Prediction: A parable for redemption with Christ-story underpinnings, Levity has not gotten much good copy.

Pokemon 5 (G)
Ash, Pikachu and the rest of the Pokemon gang try to stop a pair of thieves.
Prediction: More adorable antics from the former trading cards.

The Bread, My Sweet (NR)
Scott Baio (yes, really) is Dominic, a corporate raider who must fire employees of the companies his company takes over. He also owns a bakery shop to provide employment to his two brothers. Over the shop lives an affectionate-but-feisty couple, Massimo and Bella. When Bella falls deadly ill, Dominic tracks down Bella's long-lost daughter, and the two young people contrive a marriage of convenience to make the old lady happy before she dies.
Prediction: Yes, the movie's sweet, probably too sweet, as it tries every trick possible to push your emotional buttons.

2 Fast 2 Furious (PG-13)
Moving from L.A. to Miami, ex-cop Brian O'Conner (Paul Walker) gets a shot at redemption. His mission: Take down a drug czar (Cole Hauser), who, just coincidentally (as these things work out in movieland), digs underground racing.
Prediction: If you don't have original top-biller Vin Diesel and original director Rob Cohen, what does ya gots? Lotsa tricked-out dragsters and spiffy special effects, natch.

A Mystery Wrapped

Before he was a ballyhooed screenwriter, Tom Stoppard was a ballyhooed playwright. His works for the stage have been many and great, from the small-but-mighty After Magritte to the large-but-intimate Arcadia as well as the seminal Rosencrantz and Guildenstern are Dead. Stoppard has evolved into a writer who is equally at ease in both his left and right brains, parceling out plays that focus both on the artistic and the analytical. Magritte is also a lecture in physics; Arcadia and R&G, a quick course in quantum mechanics. But their braininess doesn't suck out their sense of fun or their keen insight into humanity. A Stoppard play is a feast.

Of late, his movies have been fairly filling as well.

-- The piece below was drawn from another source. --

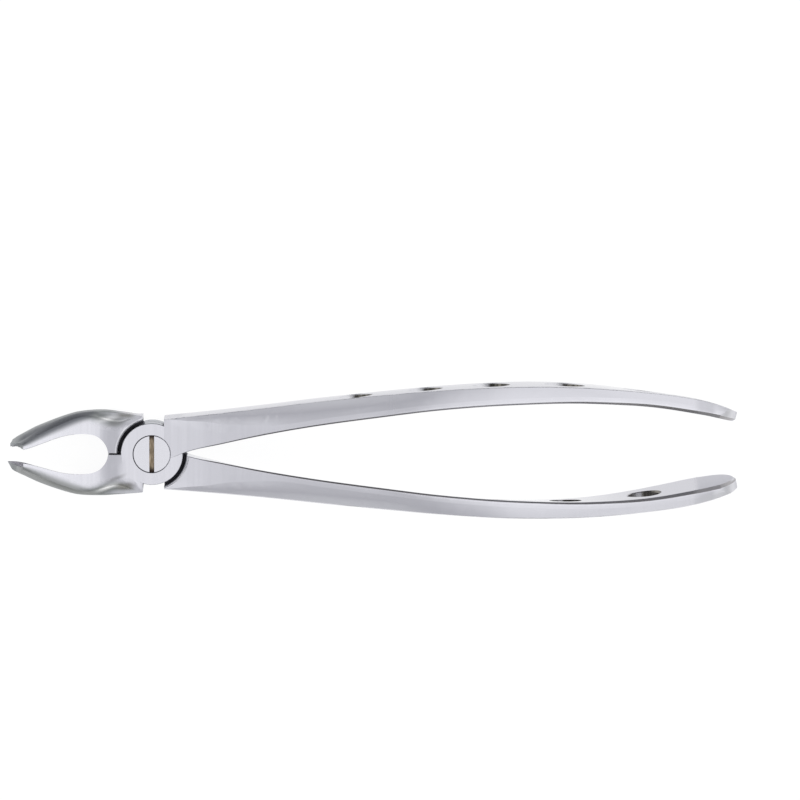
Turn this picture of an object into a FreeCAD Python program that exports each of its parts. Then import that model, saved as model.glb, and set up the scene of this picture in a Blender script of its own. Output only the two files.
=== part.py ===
"""Extraction forceps: two crossed forgings that turn on one slotted pivot screw.

Frame, in millimetres: the origin is on the pivot axis, in the flat back face of
the joint.  +X runs to the handle ends, +Z along the pivot axis to the screw
head, and +Y to the handle of the front half.
"""
import FreeCAD, Part
import math
import os
from FreeCAD import Vector

# ---------------------------------------------------------------- joint
JOINT_THICKNESS = 10.0
PARTING_Z = 5.0             # height of the face between the two plates
PLATE_GAP = 0.10            # running clearance between the two plates
DISC_RADIUS = 7.55           # rim of each plate, seen in the notches
DISC_EDGE = 0.12            # small bevel on the rim of each plate
SHOULDER_RADIUS = 8.45       # hollow shoulder that the other plate turns in
SHOULDER_LIP = 0.45         # bevel along the edge of the shoulder
HANDLE_STEP_X = 3.0         # notch wall on the handle side
BEAK_STEP_X = -2.2          # notch wall on the beak side
PUNCH_RADIUS = 0.45         # assembly mark beside each notch

# ---------------------------------------------------------------- pivot screw
HEAD_RADIUS = 4.55
HEAD_THICKNESS = 2.2
SHANK_RADIUS = 3.0
THREAD_RADIUS = 2.5
HEAD_CLEARANCE = 0.09
SHANK_CLEARANCE = 0.05
SEAT_CLEARANCE = 0.06
SLOT_WIDTH = 1.2
SLOT_DEPTH = 1.3
SCREW_EDGE = 0.12

# ---------------------------------------------------------------- handles
# Each curve is given by a few (x, value) points; y is measured on the handle
# at +Y, z from the back face of the joint.
HANDLE_END_CENTRE = (135.4, -6.3)      # x and z of the round end's centre
HANDLE_END_RADIUS = 8.35
HANDLE_END_TILT_DEG = 14.0
HANDLE_END_FLARE_DEG = 2.5
HANDLE_END_CHAMFER = 0.9
HANDLE_END_EDGE = 0.45
HANDLE_INNER_Y = [(3, -1.5), (6.5, -0.7), (8.5, 0.5), (15.5, 1.95), (27.7, 4.4), (41, 6.6), (56, 8.6),
                  (70, 10.3), (85, 11.5), (103, 12.1), (118, 11.55), (130, 10.0),
                  (138.7, 8.3), (145, 6.8)]
HANDLE_OUTER_Y = [(3, 8.65), (12, 9.45), (26.5, 10.9), (41, 12.55), (56, 14.0),
                  (70, 15.2), (85, 16.05), (96, 16.25), (107, 15.95), (120, 14.95),
                  (130, 13.7), (138.7, 11.6), (145, 8.9)]
# Hand straightening leaves both handles a little off the middle, towards +Y.
HANDLE_SET_Y = [(3, 0.0), (10, 0.1), (41, 0.55), (70, 0.7), (85, 0.6), (100, 0.4),
                (114, 0.1), (145, -0.45)]
HANDLE_BACK_Z = [(3, 0.0), (12, 0.0), (32, 0.0), (54, -0.2), (67, -0.5), (80, -1.5),
                 (94, -4.0), (112, -8.8), (126, -12.6), (136, -14.9), (145, -16.9)]
HANDLE_FRONT_Z = [(3, 10.0), (12, 10.4), (33, 11.9), (56, 13.4), (71, 14.1), (84, 13.7),
                  (96, 12.2), (108, 9.9), (119, 6.9), (132, 3.2), (145, -0.6)]
HANDLE_BEVEL_Z = [(3, 0.25), (20, 1.1), (38, 1.8), (56, 1.7), (72, 1.3), (95, 1.1), (145, 1.1)]
HANDLE_CHAMFER = [(3, 0.15), (12, 0.25), (30, 0.4), (90, 0.45), (125, 0.7), (145, 0.9)]
FLAT_SHARE = [(3, 0.94), (12, 0.66), (24, 0.26), (34, 0.04), (145, 0.04)]
HANDLE_LEAN_DEG = [(3, 0.0), (85, 0.0), (100, 1.0), (114, 3.0), (125, 4.8), (145, 5.8)]
# The inner face leans away from the front, so that the section narrows to the back.
HANDLE_DRAFT_DEG = [(3, 0.0), (12, 2.5), (25, 5.8), (78, 5.8), (88, 5.0), (98, 4.0),
                    (107, 3.1), (120, 1.2), (132, 0.0), (145, 0.0)]
HANDLE_STATIONS = [3, 8, 12, 16, 20, 25, 30, 36, 44, 52, 60, 68, 76, 84, 92, 100, 108,
                   116, 123, 129, 134, 138, 141, 145]
BEVEL_BOW = [(3, 0.05), (15, 0.2), (30, 0.3), (50, 0.26), (72, 0.1), (145, 0.05)]
OUTER_FACE_BOW = 0.08       # the outer face is slightly crowned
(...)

Stoppard's Shakespeare in Love took the cinema by storm a few years back, winning hearts both with its quick wit and lush characterizations. But his luck doesn't hold with Enigma (2001, R), his screen adaptation of Robert Harris' novel about British codebreakers during World War II. Here is a subject that should make Stoppard salivate; here he can explore two of his favorite tropes—magical numbers and wide-eyed geniuses. But he never quite manages to get his teeth into it and the resulting film is simply adequate. While Enigma is better than most of the stuff on the video wall, it lacks the sparkle that made Shakespeare or Stoppard's plays so intoxicating.

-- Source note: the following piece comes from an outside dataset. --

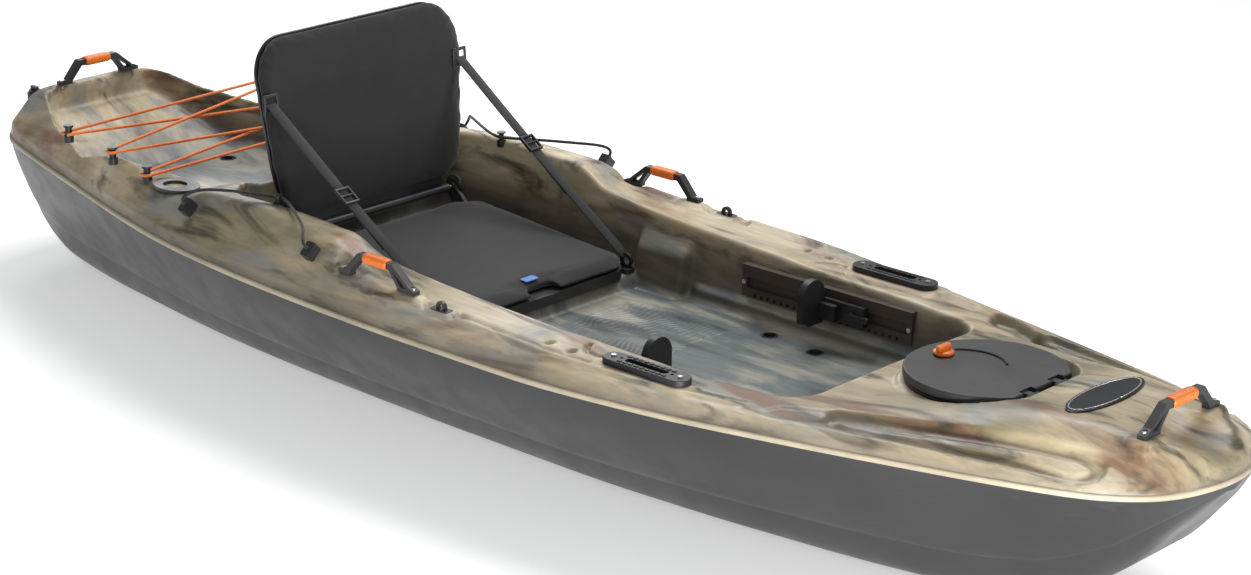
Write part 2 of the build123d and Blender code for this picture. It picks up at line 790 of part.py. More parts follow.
def back_profile(rear_face, front_face, foot):
    """Side outline of a layer of the seat back, between two distances ahead of the hinge line."""
    lean = math.radians(recline)
    top_lean = math.radians(recline + bend)
    up = (-math.sin(lean), math.cos(lean))
    top_up = (-math.sin(top_lean), math.cos(top_lean))
    ahead = (math.cos(lean), math.sin(lean))
    top_ahead = (math.cos(top_lean), math.sin(top_lean))
    knee = (hinge_x + bend_height * up[0], hinge_z + bend_height * up[1])
    tip_length = back_height - bend_height
    tip = (knee[0] + tip_length * top_up[0], knee[1] + tip_length * top_up[1])
    base = (hinge_x + foot * up[0], hinge_z + foot * up[1])
    faces_at = []
    for distance in (rear_face, front_face):
        mid = ((ahead[0] + top_ahead[0]) / 2, (ahead[1] + top_ahead[1]) / 2)
        faces_at.append([(base[0] + distance * ahead[0], base[1] + distance * ahead[1]),
                         (knee[0] + distance * mid[0], knee[1] + distance * mid[1]),
                         (tip[0] + distance * top_ahead[0], tip[1] + distance * top_ahead[1])])
    return faces_at[0] + faces_at[1][::-1]


back_outline = [(hinge_half_width - 6, hinge_z - 20), (hinge_half_width - 6, hinge_z + 26),
                (238, hinge_z + 52), (254, hinge_z + 130), (268, hinge_z + 262), (268, back_top_z + 20)]
back_layers = {}
for name, rear_face, front_face, foot, shrink in (("panel", -12, -6.2, 0, 8), ("cushion", -6, 12, 22, 0)):
    with BuildPart() as layer:
        with BuildSketch(Plane.XZ):
            with BuildLine():
                Polyline(*back_profile(rear_face, front_face, foot), close=True)
            make_face()
        extrude(amount=300, both=True)
        with BuildSketch(Plane.YZ.offset(hinge_x - 150)):
            with BuildLine():
                outline = [(y - shrink, z) for y, z in back_outline]
                Polyline(*outline, *[(-y, z) for y, z in reversed(outline)], close=True)
            make_face()
            with Locations((0, back_top_z - 300 - shrink)):
                Rectangle(700, 600, mode=Mode.INTERSECT)
            fillet(vertices().group_by(Axis.Y)[-1], 88 - shrink)
        extrude(amount=300, mode=Mode.INTERSECT)
    back_layers[name] = layer.part

with BuildPart() as seat_back_panel:
    add(back_layers["panel"])
    with BuildSketch(Plane((hinge_x, 0, hinge_z), x_dir=(1, 0, 0), z_dir=(0, -1, 0))):
        Circle(9)
    extrude(amount=hinge_half_width - 6, both=True)
    with BuildSketch(Plane((hinge_x, 0, hinge_z), x_dir=(1, 0, 0), z_dir=(0, -1, 0))):
        Circle(4.06)
    extrude(amount=300, both=True, mode=Mode.SUBTRACT)
with BuildPart() as seat_back_cushion:
    add(back_layers["cushion"])

with BuildPart() as seat_hinge_rod:
    with BuildSketch(Plane((hinge_x, 0, hinge_z), x_dir=(1, 0, 0), z_dir=(0, -1, 0))):
        Circle(4)
    extrude(amount=hinge_half_width + 12, both=True)

# ---------------------------------------------------------------- seat straps
strap_top = Vector(-486, 250, 535)
strap_foot = Vector(-34, 243, 233)
buckle_share = 0.42     # how far down the strap the buckle sits
strap_width = 24
strap_thickness = 2.4
strap_parts = []
buckle_parts = []
for side, name in ((-1, "starboard"), (1, "port")):
    top = Vector(strap_top.X, side * strap_top.Y, strap_top.Z)
    foot = Vector(strap_foot.X, side * strap_foot.Y, strap_foot.Z)
    run = foot - top
    strap_plane = Plane(top, x_dir=run.cross(Vector(0, 1, 0)), z_dir=run)
    with BuildPart() as strap:
        with BuildSketch(strap_plane):
            Rectangle(strap_width, strap_thickness)
        extrude(amount=run.length)
    strap.part.label = name + "_seat_strap"
    strap_parts.append(strap.part)
    with BuildPart() as buckle:
        with BuildSketch(strap_plane.offset(run.length * buckle_share)):
            RectangleRounded(32, 12, 3)
            Rectangle(strap_width + 0.6, strap_thickness + 0.6, mode=Mode.SUBTRACT)
        extrude(amount=17, both=True)
    buckle.part.label = name + "_strap_buckle"
    buckle_parts.append(buckle.part)

with BuildPart() as strap_loops:
    for side in (-1, 1):
        with BuildSketch(Plane.XY.offset(seat_low)):
            with Locations((-36, side * 236)):
                RectangleRounded(46, 26, 8)
        extrude(amount=8)
        with BuildSketch(Plane((-34, side * 243, 226), x_dir=(1, 0, 0), z_dir=(0, -1, 0))):
            Circle(15)
            Circle(9, mode=Mode.SUBTRACT)
        extrude(amount=2.5, both=True)

# ---------------------------------------------------------------- cords
lacing_d = 6
keeper_d = 6
lacing_route = [
    (-1084.6, -300.6, 379), (-1084.6, -288, 379), (-1084.6, 288, 387), (-1084.6, 300.6, 387),
    (-1063.4, 300.6, 387), (-1063.4, 288, 387), (-937.6, -294, 373), (-937.6, -306.6, 373),
    (-916.4, -306.6, 373), (-916.4, -294, 373), (-816.6, 306, 362), (-816.6, 318.6, 362),
    (-795.4, 318.6, 362), (-795.4, 306, 362), (-795.4, -306, 354), (-795.4, -318.6, 354),
    (-816.6, -318.6, 354), (-816.6, -306, 354), (-916.4, 294, 365), (-916.4, 306.6, 365),
    (-937.6, 306.6, 365), (-937.6, 294, 365), (-1063.4, -288, 379), (-1063.4, -300.6, 379),
]
keeper_route = [
    (-612, 375.4, 350.4), (-611, 385, 361), (-601, 380, 374), (-580, 360, 384), (-530, 331, 386),
    (-478, 306, 384), (-438, 291, 384), (-422, 291, 384), (-385, 309, 385), (-335, 340, 385),
    (-285, 370, 384), (-254, 394, 382), (-238, 410, 376), (-233, 414, 366), (-232, 405.4, 357.4),
]


def bend_radii(points):
    """The tangent arc that each corner's two runs allow: 0.45 of the shorter run."""
    path = [Vector(*point) for point in points]
    radii = []
    for before, corner, after in zip(path, path[1:], path[2:]):
        turn = math.radians((corner - before).get_angle(after - corner))
        shorter = min((corner - before).length, (after - corner).length)
        radii.append(0.45 * shorter / math.tan(turn / 2))
    return radii


cord_parts = []
routes = [("rear_lacing_cord", lacing_route, lacing_d)]
for side, name in ((-1, "starboard_paddle_cord"), (1, "port_paddle_cord")):
    routes.append((name, [(x, side * y, z) for x, y, z in keeper_route], keeper_d))
for name, route, diameter in routes:
    radii = bend_radii(route)
    with BuildPart() as cord:
        with BuildLine() as path:
            FilletPolyline(*route, radius=radii)
        centre_line = path.wires()[0]
        with BuildSketch(Plane(centre_line @ 0, z_dir=centre_line % 0)):
            Circle(diameter / 2)
        sweep()
    section = math.pi * diameter ** 2 / 4
    print(name, "radii", [round(r) for r in radii], "length", round(centre_line.length),
          "volume over section", round(cord.part.volume / section))
    cord.part.label = name
    cord_parts.append(cord.part)

# ---------------------------------------------------------------- write every piece
single_pieces = {
    "hull_shell": hull_shell, "scupper_tubes": scupper_tubes,
    "seat_shelf_foam": seat_shelf_foam, "handle_screws": handle_screws, "hatch_rim": hatch_rim,
    "hatch_gasket": hatch_gasket, "hatch_lid": hatch_lid, "hatch_hinge_pins": hatch_hinge_pins,
    "hatch_knob": hatch_knob, "gear_plate_screws": gear_plate_screws, "foot_rail_screws": foot_rail_screws,
    "lacing_eyes": lacing_eyes, "pad_eyes": pad_eyes, "keeper_anchors": keeper_anchors,
    "keeper_hooks": keeper_hooks, "bow_badge": bow_badge, "drain_socket": drain_socket,
    "drain_plug": drain_plug, "seat_pan": seat_pan, "seat_cushion": seat_cushion, "seat_tab": seat_tab,
    "seat_back_panel": seat_back_panel, "seat_back_cushion": seat_back_cushion,
    "seat_hinge_rod": seat_hinge_rod, "strap_loops": strap_loops,
}
for name, piece in single_pieces.items():
    piece.part.label = name
    export_step(piece.part, "parts/" + name + ".step")
groups = (deck_parts, foam_parts, handle_parts, grip_parts, gear_plate_parts, rail_parts,
          peg_parts, latch_parts, rod_parts, strap_parts, buckle_parts, cord_parts)
for group in groups:
    for piece in group:
        export_step(piece, "parts/" + piece.label + ".step")
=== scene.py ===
import math

import bmesh
import bpy
import numpy as np
from mathutils import Matrix, Vector


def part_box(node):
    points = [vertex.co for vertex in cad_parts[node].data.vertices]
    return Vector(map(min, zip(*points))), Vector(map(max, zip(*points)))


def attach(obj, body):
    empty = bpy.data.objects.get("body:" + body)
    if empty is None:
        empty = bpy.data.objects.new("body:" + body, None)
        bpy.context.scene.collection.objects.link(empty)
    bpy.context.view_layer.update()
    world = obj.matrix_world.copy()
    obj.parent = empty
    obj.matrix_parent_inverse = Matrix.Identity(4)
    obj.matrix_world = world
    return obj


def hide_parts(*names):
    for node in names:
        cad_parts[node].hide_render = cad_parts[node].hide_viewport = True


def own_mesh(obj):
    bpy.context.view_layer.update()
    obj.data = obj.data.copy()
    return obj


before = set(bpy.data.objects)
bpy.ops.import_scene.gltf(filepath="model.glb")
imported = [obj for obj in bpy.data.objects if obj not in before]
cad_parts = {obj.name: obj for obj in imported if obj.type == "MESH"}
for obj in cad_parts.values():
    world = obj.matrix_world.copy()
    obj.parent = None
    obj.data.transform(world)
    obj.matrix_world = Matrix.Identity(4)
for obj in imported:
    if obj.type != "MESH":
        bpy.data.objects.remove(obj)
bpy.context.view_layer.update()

# A sit-on-top fishing kayak. Metres; +X bow, +Y port, +Z up; the origin is under the keel at mid-length.

# ---------------------------------------------------------------- camera
CAMERA_PLACE = Vector((3.741, -3.941, 2.119))
CAMERA_AZIMUTH = math.radians(42.07)
CAMERA_ELEVATION = math.radians(19.08)
CAMERA_ROLL = math.radians(0.78)
SENSOR_WIDTH = 36.0
FOCAL_IN_WIDTHS = 3061.8 / 1251


def make_camera():
    data = bpy.data.cameras.new("camera")
    data.sensor_width = SENSOR_WIDTH
    data.lens = FOCAL_IN_WIDTHS * SENSOR_WIDTH
    data.clip_end = 60
    data.dof.use_dof = False
    camera = bpy.data.objects.new("camera", data)
    bpy.context.collection.objects.link(camera)
    back = Vector((math.sin(CAMERA_AZIMUTH) * math.cos(CAMERA_ELEVATION),
                   -math.cos(CAMERA_AZIMUTH) * math.cos(CAMERA_ELEVATION), math.sin(CAMERA_ELEVATION)))
    right = (-back).cross(Vector((0, 0, 1))).normalized()
    up = right.cross(-back).normalized()
    cos_roll, sin_roll = math.cos(CAMERA_ROLL), math.sin(CAMERA_ROLL)
    rolled_right = cos_roll * right + sin_roll * up
    rolled_up = -sin_roll * right + cos_roll * up
    turn = Matrix((rolled_right, rolled_up, back)).transposed()
    camera.matrix_world = Matrix.Translation(CAMERA_PLACE) @ turn.to_4x4()
    bpy.context.scene.camera = camera


make_camera()


# ---------------------------------------------------------------- cords
CORD_D = 0.006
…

It's not the fault of the actors, really. Dougray Scott gives it his all as Tom Jericho, a mathematics whiz driven mad by a beautiful blonde. His Jericho is pale and weary, pulled back into the code-breaking game to take one last shot at the German's enigma machine, a fiendishly simple device that encrypts text messages into patternless letter groups. He, of course, uncovers a mystery, one that involves the woman who broke his heart and her roommate, chummily played by Titanic's Kate Winslet.

Film fans would be better served if they scrounged up Winslet's Hideous Kinky(1998, R), a coming-of-age drama set in 1960s Morocco. Winslet is charming in this warm, honest portrayal of a free-spirited mom who is looking for herself during the end of this turbulent, rootless decade. Kinky is as magical as really good Stoppard, which is saying a lot indeed.